Robert Collins Christopher (March 3, 1924 – June 14, 1992) was an American journalist who specialized in coverage of Japanese business and culture. From 1981 until his death, he served as administrator of the Pulitzer Prizes.

==Early life, military service, and education==
A native of Thomaston, Connecticut, Christopher served in the United States Army during World War II in an intelligence capacity in the Pacific Theater of Operations (including the Occupation of Japan) from 1943 to 1946. Thereafter, he was graduated from Yale University with a B.A. in Oriental Studies (conferred Phi Beta Kappa with exceptional distinction in the major) as a member of Elihu in 1948. After brief stints with Investment Dealers Digest (1949–50) and Time (1950), he completed a second Army tour as an intelligence officer during the Korean War.

== Career ==
Following the conflict, he returned to Time, where he was promoted to associate editor (1956–1961) and thence senior editor of the United States and world business sections (1961–1963).
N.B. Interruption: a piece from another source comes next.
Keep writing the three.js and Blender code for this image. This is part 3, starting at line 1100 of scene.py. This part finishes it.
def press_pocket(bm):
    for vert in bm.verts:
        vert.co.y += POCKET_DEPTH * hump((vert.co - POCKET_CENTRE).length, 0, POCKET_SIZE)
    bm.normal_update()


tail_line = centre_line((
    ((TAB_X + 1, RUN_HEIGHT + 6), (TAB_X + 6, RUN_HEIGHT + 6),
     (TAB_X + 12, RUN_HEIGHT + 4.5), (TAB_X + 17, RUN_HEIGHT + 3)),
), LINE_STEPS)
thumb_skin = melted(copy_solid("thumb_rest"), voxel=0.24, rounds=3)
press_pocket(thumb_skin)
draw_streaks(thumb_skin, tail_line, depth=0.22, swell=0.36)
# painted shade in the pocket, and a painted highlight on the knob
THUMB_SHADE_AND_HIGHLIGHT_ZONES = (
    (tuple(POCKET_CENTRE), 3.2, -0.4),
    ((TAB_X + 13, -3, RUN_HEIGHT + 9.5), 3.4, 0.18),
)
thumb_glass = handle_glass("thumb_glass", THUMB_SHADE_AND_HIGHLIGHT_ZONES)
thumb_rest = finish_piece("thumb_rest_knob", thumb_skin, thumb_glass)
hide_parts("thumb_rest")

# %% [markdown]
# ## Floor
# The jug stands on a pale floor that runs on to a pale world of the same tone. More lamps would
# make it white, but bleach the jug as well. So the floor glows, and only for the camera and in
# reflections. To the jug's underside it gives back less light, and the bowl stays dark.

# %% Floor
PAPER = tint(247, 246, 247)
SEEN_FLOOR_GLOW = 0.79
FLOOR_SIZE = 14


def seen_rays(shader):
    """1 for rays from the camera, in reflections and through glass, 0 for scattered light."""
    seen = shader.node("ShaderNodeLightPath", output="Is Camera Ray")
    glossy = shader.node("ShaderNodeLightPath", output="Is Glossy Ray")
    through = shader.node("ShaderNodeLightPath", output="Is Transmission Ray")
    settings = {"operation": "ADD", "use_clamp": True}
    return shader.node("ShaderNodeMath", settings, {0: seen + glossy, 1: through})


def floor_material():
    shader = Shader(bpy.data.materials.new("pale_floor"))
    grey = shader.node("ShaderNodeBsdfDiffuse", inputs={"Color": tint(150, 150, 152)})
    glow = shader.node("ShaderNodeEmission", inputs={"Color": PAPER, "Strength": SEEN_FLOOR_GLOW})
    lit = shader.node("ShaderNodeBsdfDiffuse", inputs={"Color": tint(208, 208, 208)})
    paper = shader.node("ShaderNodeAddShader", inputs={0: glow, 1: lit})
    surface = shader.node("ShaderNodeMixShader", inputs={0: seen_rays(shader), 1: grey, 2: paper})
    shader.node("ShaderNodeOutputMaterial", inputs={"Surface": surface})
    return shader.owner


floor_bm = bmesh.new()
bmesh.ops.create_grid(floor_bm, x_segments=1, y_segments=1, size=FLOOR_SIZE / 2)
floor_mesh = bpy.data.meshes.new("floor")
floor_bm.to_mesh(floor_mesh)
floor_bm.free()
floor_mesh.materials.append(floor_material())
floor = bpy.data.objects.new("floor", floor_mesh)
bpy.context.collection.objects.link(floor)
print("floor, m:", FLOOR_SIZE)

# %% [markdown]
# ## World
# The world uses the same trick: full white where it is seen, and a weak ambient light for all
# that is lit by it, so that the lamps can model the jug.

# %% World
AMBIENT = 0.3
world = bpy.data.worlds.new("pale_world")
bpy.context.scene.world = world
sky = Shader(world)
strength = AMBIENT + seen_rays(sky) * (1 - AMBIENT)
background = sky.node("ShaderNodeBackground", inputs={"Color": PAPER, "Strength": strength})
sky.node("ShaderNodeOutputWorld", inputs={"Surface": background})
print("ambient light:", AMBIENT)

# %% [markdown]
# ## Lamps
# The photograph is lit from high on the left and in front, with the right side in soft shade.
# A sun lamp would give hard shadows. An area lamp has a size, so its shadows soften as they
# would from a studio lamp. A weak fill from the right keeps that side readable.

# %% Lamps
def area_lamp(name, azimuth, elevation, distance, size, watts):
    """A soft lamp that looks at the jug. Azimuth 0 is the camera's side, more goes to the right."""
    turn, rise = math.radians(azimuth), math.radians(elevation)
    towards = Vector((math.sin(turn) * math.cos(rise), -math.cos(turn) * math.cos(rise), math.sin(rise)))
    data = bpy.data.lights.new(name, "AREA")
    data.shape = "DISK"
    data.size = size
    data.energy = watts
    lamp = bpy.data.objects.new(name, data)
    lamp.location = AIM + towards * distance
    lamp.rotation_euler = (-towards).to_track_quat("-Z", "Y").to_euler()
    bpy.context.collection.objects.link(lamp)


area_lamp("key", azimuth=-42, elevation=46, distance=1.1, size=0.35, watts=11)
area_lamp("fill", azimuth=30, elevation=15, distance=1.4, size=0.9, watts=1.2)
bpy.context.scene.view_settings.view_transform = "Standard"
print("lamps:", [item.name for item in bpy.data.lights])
He held a variety of positions at Newsweek over the next sixteen years, including foreign editor (1963–1969), executive editor (1969–1972), founding editor of the periodical's international edition (1972–1977) and contributing editor (1977–1979). From 1979 to 1981, he was managing editor of GEO.

Christopher served as the secretary of Pulitzer Prize Board and administrator of the Prizes at Columbia University (where he also taught as an adjunct professor of journalism) from 1981 until his death. He was the first Prize administrator to be recruited directly from the profession; both his immediate predecessor (Richard T. Baker) and the inaugural secretary (John Hohenberg) were already tenured members of the faculty of the Columbia University Graduate School of Journalism upon assuming the post. During this period, he wrote several books on international business and contemporary affairs, including The Japanese Mind: The Goliath Explained (1983) and Crashing the Gates: The De-WASPing of America's Power Elite (1989).

He was a member of the Council on Foreign Relations and the Century Association.

== Personal life ==
Christopher resided in Old Lyme, Connecticut. He married his second wife, Rita Goldstein, daughter of lawyers Edith I. Spivack and Bernard Goldstein, in 1970. He was survived by six children when he died from emphysema on June 14, 1992, at the age of 68 in New London, Connecticut.

Upon his death, Pulitzer Prize Board chair Claude Sitton remarked that Christopher was "personally a warm and wonderful fellow who was admired by all."